EtthelWindels / tb_hiv

Code associated with "HIV co-infection is associated with reduced Mycobacterium tuberculosis transmissibility in sub-Saharan Africa"
1 stars 0 forks source link

Input metadata and sequence data #1

Open corneliusroemer opened 4 days ago

corneliusroemer commented 4 days ago

I saw the study in the SIB newsletter and wanted to try to replicate the analysis (at least the part without sequence data) but am struggling to find the input meta- and sequence/SNP data. A lot of value of the study seems to be in the creation of the dataset so it would be great if this was available. Did I miss it or is it not (yet) available? Would you be able to publish the curated input dataset here as well?

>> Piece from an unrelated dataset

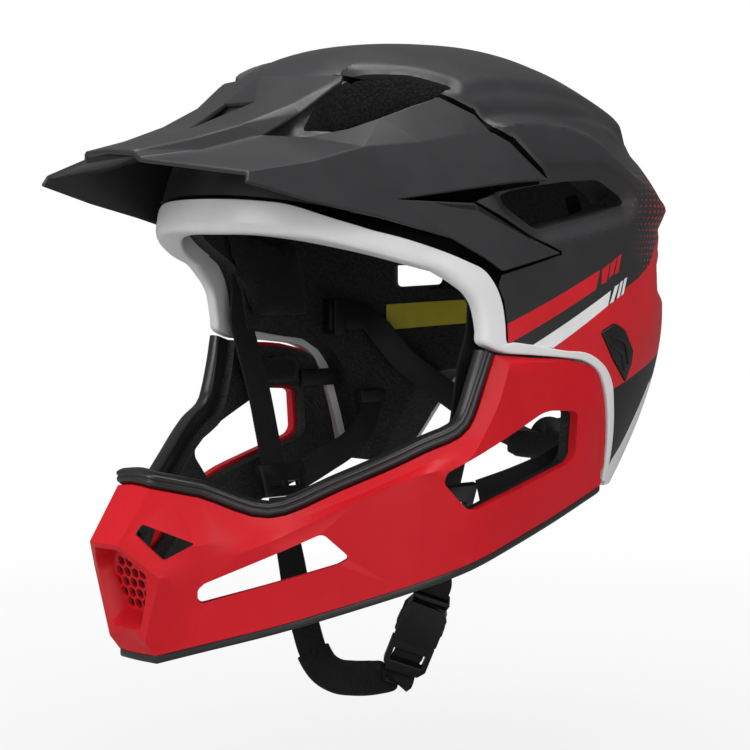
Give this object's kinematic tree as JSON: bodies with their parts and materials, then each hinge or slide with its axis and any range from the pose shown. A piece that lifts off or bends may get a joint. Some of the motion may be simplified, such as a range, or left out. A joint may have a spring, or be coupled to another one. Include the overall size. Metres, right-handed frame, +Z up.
{
  "type": "full-face mountain bike helmet",
  "caption": "Full-face mountain bike helmet with vented shell, sliding visor, chin bar that comes off, fit dial and buckled chin strap.",
  "frame": {"origin": "centre of the wearer's head at ear level", "axes": "+X to the wearer's left, -Y to the front, +Z up"},
  "size_m": [0.226, 0.3215, 0.3315],
  "materials": {
    "shell_plastic": "satin black painted with red, white and black graphics",
    "red_plastic": "satin red paint",
    "white_plastic": "glossy white",
    "black_plastic": "matte black moulded plastic",
    "foam": "black expanded foam",
    "pad_fabric": "black knitted fabric over foam",
    "webbing": "woven black webbing",
    "rubber": "soft black rubber",
    "steel": "brushed",
    "label_paper": "blank yellow film"
  },
  "bodies": {
    "helmet": {"shell": "shell_plastic", "liner": "foam", "face_trim": "white_plastic", "label": "label_paper", "brow_pad": "pad_fabric", "temple_pads": "pad_fabric", "crown_pads": "pad_fabric", "rear_pads": "pad_fabric", "latch_housings": "black_plastic", "visor_sockets": "black_plastic", "strap_anchors": "black_plastic", "band_guides": "black_plastic", "button_spring_left": "steel", "button_spring_right": "steel", "front_strap_left": "webbing", "front_strap_right": "webbing", "rear_strap_left": "webbing", "rear_strap_right": "webbing", "strap_divider_left": "black_plastic", "strap_divider_right": "black_plastic", "buckle_webbing_left": "webbing", "strap_keeper": "rubber", "buckle_female": "black_plastic", "chin_webbing": "webbing", "chin_strap_pad": "pad_fabric"},
    "visor": {"visor": "shell_plastic", "visor_pegs": "black_plastic"},
    "chin_bar": {"chin_bar": "red_plastic", "chin_liner": "foam", "mouth_grille": "red_plastic", "upper_edge_trim": "rubber", "lower_edge_trim": "rubber", "chin_tongues": "steel", "cheek_pads": "pad_fabric"},
    "release_button_left": {"release_button_left": "black_plastic"},
    "release_button_right": {"release_button_right": "black_plastic"},
    "fit_cradle": {"fit_cradle": "black_plastic", "dial_axle": "steel", "nape_pad": "pad_fabric"},
    "fit_dial": {"fit_dial": "black_plastic"},
    "buckle_male": {"buckle_male": "black_plastic"},
    "buckle_prong_front": {"buckle_prong_front": "black_plastic"},
    "buckle_prong_rear": {"buckle_prong_rear": "black_plastic"}
  },
  "joints": [
    {"name": "visor_slide", "type": "slide", "parent": "helmet", "child": "visor", "axis": [0, -0.503, 0.8643], "range_m": [0, 0.012]},
    {"name": "chin_bar_slide", "type": "slide", "parent": "helmet", "child": "chin_bar", "axis": [0, -1, 0], "range_m": [0, 0.05]},
    {"name": "release_button_left_press", "type": "slide", "parent": "helmet", "child": "release_button_left", "axis": [-1, 0, 0], "range_m": [0, 0.003], "stiffness_N_per_m": 800, "springref_m": -0.002, "deforming": ["button_spring_left"]},
    {"name": "release_button_right_press", "type": "slide", "parent": "helmet", "child": "release_button_right", "axis": [1, 0, 0], "range_m": [0, 0.003], "stiffness_N_per_m": 800, "springref_m": -0.002, "deforming": ["button_spring_right"]},
    {"name": "fit_cradle_slide", "type": "slide", "parent": "helmet", "child": "fit_cradle", "axis": [0, -1, 0], "range_m": [0, 0.012]},
    {"name": "fit_dial_turn", "type": "hinge", "parent": "fit_cradle", "child": "fit_dial", "pos_m": [0, 0.1072, -0.044], "axis": [0, 1, 0], "range_deg": [0, 360]},
    {"name": "buckle_slide", "type": "slide", "parent": "helmet", "child": "buckle_male", "axis": [-0.4772, 0, -0.8788], "range_m": [0, 0.013], "deforming": ["chin_webbing", "chin_strap_pad"]},
    {"name": "buckle_prong_front_squeeze", "type": "hinge", "parent": "buckle_male", "child": "buckle_prong_front", "pos_m": [0.0366, -0.03555, -0.12725], "axis": [-0.6531, 0.6691, 0.3546], "range_deg": [0, 5], "stiffness_Nm_per_rad": 0.02, "springref_deg": -2.86},
    {"name": "buckle_prong_rear_squeeze", "type": "hinge", "parent": "buckle_male", "child": "buckle_prong_rear", "pos_m": [0.04459, -0.02545, -0.13159], "axis": [0.6531, -0.6691, -0.3546], "range_deg": [0, 5], "stiffness_Nm_per_rad": 0.02, "springref_deg": -2.86}
  ],
  "couplings": [
    {"joint": "fit_cradle_slide", "follows": "fit_dial_turn", "m_per_rad": 0.0019099}
  ]
}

EtthelWindels commented 4 days ago

Most sequence data were already published before, with project accession numbers provided in the README file and in the manuscript. The metadata are provided as Supplementary Table S5 of the manuscript and I now also added them here (/data folder).

corneliusroemer commented 3 days ago

Amazing, thanks @EtthelWindels, that was fast! I totally missed the fact that Table 5 exists - I somehow only saw the figures. Great to have it also in the repo, that makes it a lot easier to discover.

Regarding the sequences, it requires quite a bit of clicking around to find the contigs for each run. Did you process the runs into the final fasta that you loaded into BEAST or did you use the unassembled contigs. The BEAST XML specifies files like this: https://github.com/EtthelWindels/tb_hiv/blob/0c4cb3acf7fa9fe083d1d9664f5c1f69a040466a/analyses/1-main/Ma_main.xml#L21 so this might be somehow processed data? To facilitate reproduction, it would be great, I think, if you could make those FASTA files available as well. If compressed with something like zstd I don't think they should be all that large - with a bit of luck within the 100MB file limit for Github, even.

Another reason why the FASTA would be great to have in the repo is that it probably contains the result of the downsampling to 400 sequences - IIUC, I think the metadata doesn't say which sequences you ended up using after downsampling.